Melts In Your Mind, Not In Your Mouth

(Kr)  Somebody was just eating a grilled cheese on t.v. and I craned my neck to get a better look.

(Ke)  What channel?  I love a good t.v. dinner.

(Kr)  Get your eyes off my virtual melty sandwich. Can't anything be just mine?

(Ke)  I'll just check Food Network.

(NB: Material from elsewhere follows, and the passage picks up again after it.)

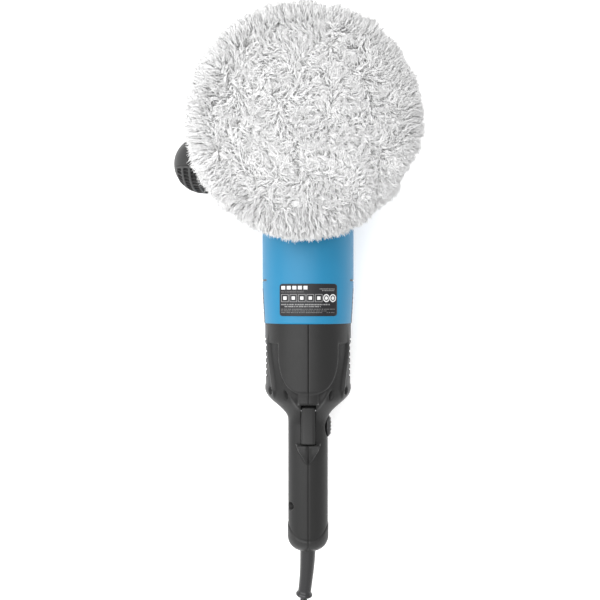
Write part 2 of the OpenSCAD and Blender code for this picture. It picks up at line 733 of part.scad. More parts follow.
// Two coils on the field poles, with end turns past both ends of the core
module field_coils() color([0.72, 0.38, 0.18]) rearward(stator_front) for (side = [-1, 1])
    difference() {
        translate([side * (armature_d / 2 + pole_gap / 3), 0, stator_len / 2])
            cube([0.424 * pole_gap, 0.38 * stator_d, stator_len + 2 * winding_w], center = true);
        translate([side * (armature_d / 2 + pole_gap / 3), 0, stator_len / 2])
            cube([pole_gap, 0.15 * stator_d, stator_len], center = true);
    }

module at_stator_screws() for (a = [45, 225]) rotate(a) translate([motor_bore_r - 4.6, 0, 0]) children();

module stator_screws() color("dimgray") rearward(stator_front) at_stator_screws() mirror([0, 0, 1])
    pan_screw(stator_screw_d, stator_len + 10, 7, 2.8);

module air_baffle() color([0.1, 0.1, 0.1]) rearward(baffle_front) {
    ring(motor_bore_r, fan_d / 2 - 10, 2);
    ring(fan_d / 2 - 8, fan_d / 2 - 10, 3.2);
}

module armature_core() color("lightslategray") rearward(stator_front) difference() {
    cylinder(d = armature_d, h = stator_len);
    translate([0, 0, -1]) cylinder(r = armature_shaft_r, h = stator_len + 2);
    for (i = [0 : 11]) rotate(i * 30) translate([armature_d / 2 - 8, -1.2, -1])
        cube([10, 2.4, stator_len + 2]);
}

module armature_windings() color([0.75, 0.42, 0.2]) {
    for (d = [stator_front - winding_w, stator_rear]) rearward(d) rotate_extrude() polygon([
        [armature_shaft_r + 1, 0], [armature_d / 2 - 5, 0], [armature_d / 2 - 2, 2],
        [armature_d / 2 - 2, winding_w - 2], [armature_d / 2 - 5, winding_w],
        [armature_shaft_r + 1, winding_w]
    ]);
    for (i = [0 : 11]) rearward(stator_front) rotate(i * 30)
        translate([armature_d / 2 - 7.5, -1.2, 0]) cube([6, 2.4, stator_len]);
}

module commutator() color("peru") rearward(commutator_front) difference() {
    union() {
        cylinder(d = commutator_d, h = commutator_w);
        cylinder(d = commutator_d + 5, h = 2);
    }
    translate([0, 0, -1]) cylinder(r = armature_shaft_r, h = commutator_w + 2);
    for (i = [0 : 23]) rotate(i * 15) translate([commutator_d / 2 - 0.5, -0.3, 2])
        cube([4, 0.6, commutator_w]);
}

module cooling_fan() color([0.2, 0.2, 0.22]) rearward(fan_front) {
    ring(armature_shaft_r + 5, armature_shaft_r, fan_w);
    ring(fan_d / 2, armature_shaft_r + 4, 1.8);
    for (i = [0 : 8]) rotate(i * 40) translate([armature_shaft_r + 4.5, -0.9, 1])
        cube([fan_d / 2 - armature_shaft_r - 6, 1.8, fan_w - 1]);
}

module armature_bearings() color("gainsboro") {
    rearward(motor_front + 1) bearing(front_bearing);
    rearward(rear_bearing_front) bearing(rear_bearing);
}

module rear_bearing_sleeve() color("black") rearward(rear_bearing_front)
    ring(rear_bearing[1] / 2 + sleeve_t, rear_bearing[1] / 2, rear_bearing[2]);

// Puts children beside the commutator: local z runs outwards along x
module at_brush(side, out) translate([side * out, -brush_at, motor_h]) rotate([0, side * 90, 0]) children();

module block(size, h) translate([-size[1] / 2, -size[0] / 2, 0]) cube([size[1], size[0], h]);

module brush_holders() color("goldenrod") for (side = [-1, 1]) at_brush(side, holder_from) difference() {
    block(holder_size, holder_to - holder_from);
    translate([0, 0, -1]) block([brush_size[0] + 0.4, brush_size[1] + 0.4], holder_to - holder_from);
}

module carbon_brushes() color([0.12, 0.12, 0.12]) for (side = [-1, 1]) at_brush(side, brush_from)
    block(brush_size, brush_len);

module brush_springs() color("gray") for (side = [-1, 1]) at_brush(side, brush_from + brush_len + 0.1)
    coil_spring(2.6, 0.7, 5, holder_to - 1.3 - brush_from - brush_len);

// ---------------------------------------------------------------- rear handle

// How much of its full width the grip keeps at distance d, where its end rounds over
function end_scale(d) = let (t = end_fill * max(0, d - grip_rear + end_len) / end_len) sqrt(1 - t * t);
function rear_radius(d) = end_scale(d) * blend(rear_d / 2, grip_h / 2, (d - flare_front) / (flare_len + 6));
function rear_half(d) = end_scale(d) * blend(rear_d / 2, grip_w / 2, (d - flare_front) / flare_len);
function rear_steps() = concat(
    [rear_front], [for (k = [0 : flare_steps]) flare_front + (flare_len + 6) * k / flare_steps],
    [for (k = [0 : 8]) grip_rear - end_len + end_len * k / 8]);

// The body of the rear handle: a turned shape whose sides are trimmed to the plan outline
module rear_solid(inset) {
    ds = rear_steps();
    last = ds[len(ds) - 1];
    shift = [for (d = ds) d == rear_front ? d - (inset > 0 ? 1 : 0) : d == last ? d - inset : d];
    intersection() {
        rearward() rotate_extrude() polygon(concat(
            [[0, shift[0]]], [for (i = [0 : len(ds) - 1]) [rear_radius(ds[i]) - inset, shift[i]]],
            [[0, shift[len(ds) - 1]]]));
        translate([0, 0, motor_h - rear_d]) linear_extrude(2 * rear_d) polygon(concat(
            [for (i = [0 : len(ds) - 1]) [rear_half(ds[i]) - inset, -shift[i]]],
            [for (i = [len(ds) - 1 : -1 : 0]) [-rear_half(ds[i]) + inset, -shift[i]]]));
    }
}

// The V-shaped stop behind the trigger
module finger_stop() intersection() {
    translate([0, 0, motor_h + 10]) linear_extrude(40) polygon([
        [-stop_w / 2, -stop_front], [stop_w / 2, -stop_front], [stop_w / 2 - 2, -stop_front - 6],
        [1.5, -stop_front - stop_len], [-1.5, -stop_front - stop_len], [-stop_w / 2 + 2, -stop_front - 6]
    ]);
    rotate([90, 0, 90]) translate([0, 0, -stop_w]) linear_extrude(2 * stop_w) polygon([
        [-stop_front, motor_h + 10], [-stop_front, trigger_top + 0.5], [-stop_front - 3, trigger_top + 0.5],
        [-stop_front - stop_len * 0.6, motor_h + grip_h / 2 + 5],
        [-stop_front - stop_len, motor_h + grip_h / 2 - 1.5], [-stop_front - stop_len, motor_h + 10]
    ]);
}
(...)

I don't need you.

Warning: This Is Only A Testes

(Kr)  
Hey, Target.  No other way to describe kid's pajamas with assorted sports balls and puppies on them? 

(Ke)  Now is that $11 per dog ball?  Because that's not half bad. 

(Kr)  I guess the testicle is always half full, according to you. 

(Ke)  Are we still talking about pajamas? 

Keep It Simple, Stupid

(Kr) 
Guess it was just too complex for the Burbank mall. 

(Ke)  Or too street.  Burbank is finicky.  But just not finicky enough to have had it in the first place. 

(Kr)  All of the tacky sequined dress shops are still in business, so that's reassuring? 

(Ke)  Phew.  Now just a quick trip to Old Town Scottsdale to pick up turquoise for every part of your body and your wardrobe is complete. 

Clap Along With The Music

(Kr)  Ke$ha really makes me feel my age.  In a way I'm really proud of.  I guess it's because I haven't vomited on myself in quite some time.  And I think Kri$ta looks ridiculous.

(Ke)  I get an $TD every time I hear her.

(Kr)  Her disco nap is my version of going to bed at a decent hour

Smooth Criminal

(Kr)  Quick drugstore tip:  Never buy the first lotion in the row.  Somebody has definitely tested the lotion consistency of the first in line.  And that somebody is most like me.

(Ke)  You owe Walgreen's $890.67. They are looking for you.  And why do they have my number?

(Kr)  I hide in open spaces.  Come and get me corporate America.

(Ke)  Tough guy.  Oh, and buy your lotion at Target.  Everyone knows those drugstore prices will get ya.

(Kr)  A) Don't tell me what to do.
         2)  Thank you for the suggestion.